In classic mode, a slight sepia filter overtakes the screen and your modern HUB is replaced by a PS1 feeling HUD complete with old style gold fonts. It’s a small effect that goes along way to capturing the time period and helps you get a better feel for the classic time when these cars and racers were the kings of their era.
There isn’t too much too say in the audio department except that everything sounds as it should, from the iconic noise an F1 vehicle’s engine makes to spinning your tyres in the dirt. The crowd cheers when you drive past the larger seated areas which is a nice touch. The instruction provided to you by your pit crew is helpful and adds to the sense of simulation. The games features a few ‘prestigious’ sounding tracks present on menus and results screens that do suit the sport and the game well but it might of been nice to have some licensed tracks for variety.

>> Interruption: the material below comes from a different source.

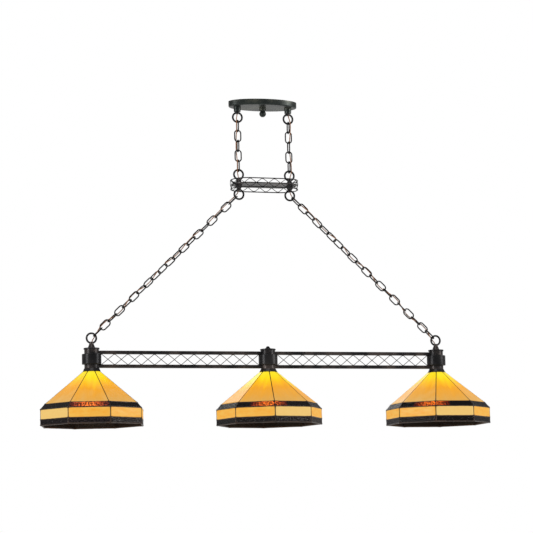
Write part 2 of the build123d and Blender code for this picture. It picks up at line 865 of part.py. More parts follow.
with BuildPart() as bulb_base:
    with BuildSketch(Plane.XY.offset(neck_top)):
        Circle(base_diameter / 2)
    extrude(amount=base_height)
    chamfer(bulb_base.edges().group_by(Axis.Z)[-1], length=4)

for side, x in hubs.items():
    save(glass_piece([shade_cap.part], side), f"{side}_shade_cap")
    save(glass_piece(cone_panes, side), f"{side}_cone_glass")
    save(glass_piece(skirt_panes, side), f"{side}_skirt_glass")
    save(glass_piece(shoulder_panes + rim_panes, side), f"{side}_border_glass")
    save(glass_piece([lead], side), f"{side}_lead_came")
    save(grouped([Pos(x, 0, 0) * bulb_glass.part]), f"{side}_bulb_glass")
    save(grouped([Pos(x, 0, 0) * bulb_base.part]), f"{side}_bulb_base")

print("ring heights", canopy_ring_z, spreader_ring_z, arm_ring_z, hub_ring_z, "rim", rim_foot)
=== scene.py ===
import bpy
import numpy as np
from math import cos, pi, radians, sin, tan
from mathutils import Matrix, Vector


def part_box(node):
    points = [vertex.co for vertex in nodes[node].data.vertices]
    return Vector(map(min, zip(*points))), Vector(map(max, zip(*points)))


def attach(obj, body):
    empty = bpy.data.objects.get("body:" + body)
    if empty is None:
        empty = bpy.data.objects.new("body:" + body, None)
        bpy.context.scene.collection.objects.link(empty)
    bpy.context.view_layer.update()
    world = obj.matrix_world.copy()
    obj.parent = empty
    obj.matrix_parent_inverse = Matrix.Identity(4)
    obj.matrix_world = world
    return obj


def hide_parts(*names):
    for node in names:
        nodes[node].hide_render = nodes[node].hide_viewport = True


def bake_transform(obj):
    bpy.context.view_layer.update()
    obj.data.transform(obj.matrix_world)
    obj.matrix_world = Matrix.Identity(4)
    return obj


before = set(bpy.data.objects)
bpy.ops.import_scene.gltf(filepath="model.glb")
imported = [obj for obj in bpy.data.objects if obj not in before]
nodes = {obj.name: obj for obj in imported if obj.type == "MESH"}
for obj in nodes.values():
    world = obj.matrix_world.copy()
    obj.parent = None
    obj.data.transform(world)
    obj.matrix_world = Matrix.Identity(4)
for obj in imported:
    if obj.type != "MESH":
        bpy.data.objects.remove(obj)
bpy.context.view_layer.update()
print("frame loaded:", len(nodes), "nodes")

# node tools
class Tree:
    # short words for building a node tree: a node with its inputs set, and links between sockets
    def __init__(self, tree):
        self.tree = tree

    def node(self, kind, inputs=None, **settings):
        made = self.tree.nodes.new("ShaderNode" + kind)
        for name, value in settings.items():
            setattr(made, name, value)
        self.fill(made, inputs or {})
        return made

    def fill(self, made, inputs):
        # an input takes either a link from a socket or a plain value
        for name, value in inputs.items():
            if isinstance(value, bpy.types.NodeSocket):
                self.tree.links.new(value, made.inputs[name])
            else:
                made.inputs[name].default_value = value

    def maths(self, operation, first, second=None):
        inputs = {0: first} if second is None else {0: first, 1: second}
        return self.node("Math", inputs, operation=operation).outputs[0]

    def ramp(self, factor, stops):
        made = self.node("ValToRGB", {"Fac": factor})
        elements = made.color_ramp.elements
        while len(elements) < len(stops):
            elements.new(0.5)
        for element, (position, color) in zip(elements, stops):
            element.position = position
            element.color = (*color, 1)
        return made.outputs["Color"]

    def span(self, value, low, high):
        # 0 at low, 1 at high, held beyond them
        made = self.node("MapRange", {"Value": value, "From Min": low, "From Max": high})
        return made.outputs["Result"]

    def noise(self, vector, scale, detail=3.0, roughness=0.5):
        inputs = {"Vector": vector, "Scale": scale, "Detail": detail, "Roughness": roughness}
        return self.node("TexNoise", inputs).outputs["Fac"]

    def mixColor(self, factor, first, second, blend="MIX"):
        made = self.node("Mix", data_type="RGBA", blend_type=blend)
        self.fill(made, {0: factor, 6: first, 7: second})
        return made.outputs[2]


# camera, lights and floor
cameraSettings = {
    "azimuth": -16.74,
    "distance": 6.2,
    "height": -1.317,
    "aim": (0.0015, 0.0, -0.496),
    "roll": -1.27,
    "lens": 142.4,
}


def makeCamera(settings):
    # stands on a circle round the lamp, aims at a point on it, then rolls about its own axis
    turn = radians(settings["azimuth"])
    place = Vector((sin(turn), -cos(turn), 0)) * settings["distance"]
    place.z = settings["height"]
    aim = Vector(settings["aim"])
    look = (aim - place).to_track_quat("-Z", "Y").to_matrix().to_4x4()
    data = bpy.data.cameras.new("camera")
    data.lens = settings["lens"]
    data.clip_end = 60
    camera = bpy.data.objects.new("camera", data)
    bpy.context.scene.collection.objects.link(camera)
    rolled = look @ Matrix.Rotation(radians(settings["roll"]), 4, "Z")
    camera.matrix_world = Matrix.Translation(place) @ rolled
    bpy.context.scene.camera = camera


studio = {
    "floorLevel": -2.1,
    "floorSize": 90.0,
    "floorGlow": 0.5,
    "floorColor": (0.86, 0.86, 0.85, 1),
    "worldColor": (1.0, 1.0, 1.0, 1),
    "worldStrength": 1.0,
    "roomStrength": 0.34,
    "lightAim": (0, 0, -0.6),
    "lights": [
        # place, size, watts
        ((-1.0, -2.4, 2.4), 2.4, 55),
        ((3.0, -1.6, 0.2), 0.6, 80),
        ((-3.2, -1.0, 0.0), 0.5, 60),
        ((0.3, 3.0, 1.6), 2.2, 40),
    ],
}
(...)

Basically if you are a fan of Formula 1, you are going to love Codemaster’s attempt to simulate the sport with F1 2013, especially if you have been absent from the series for a while. The experienced racing team has managed to design an authentic representation of the sport in terms of atmosphere and the large number of game modes offers great replay value. Racing feels great with good controls and a high sense of speed and races can be customised to your liking so you can have the experience you want to have. If you don’t like F1 but are still interested in more realistic racing titles or getting into the sport, the game can definitely still be enjoyed and serves as a great doorway into the world of Formula 1 racing thanks to the tutorials and assistance the game offers to beginners.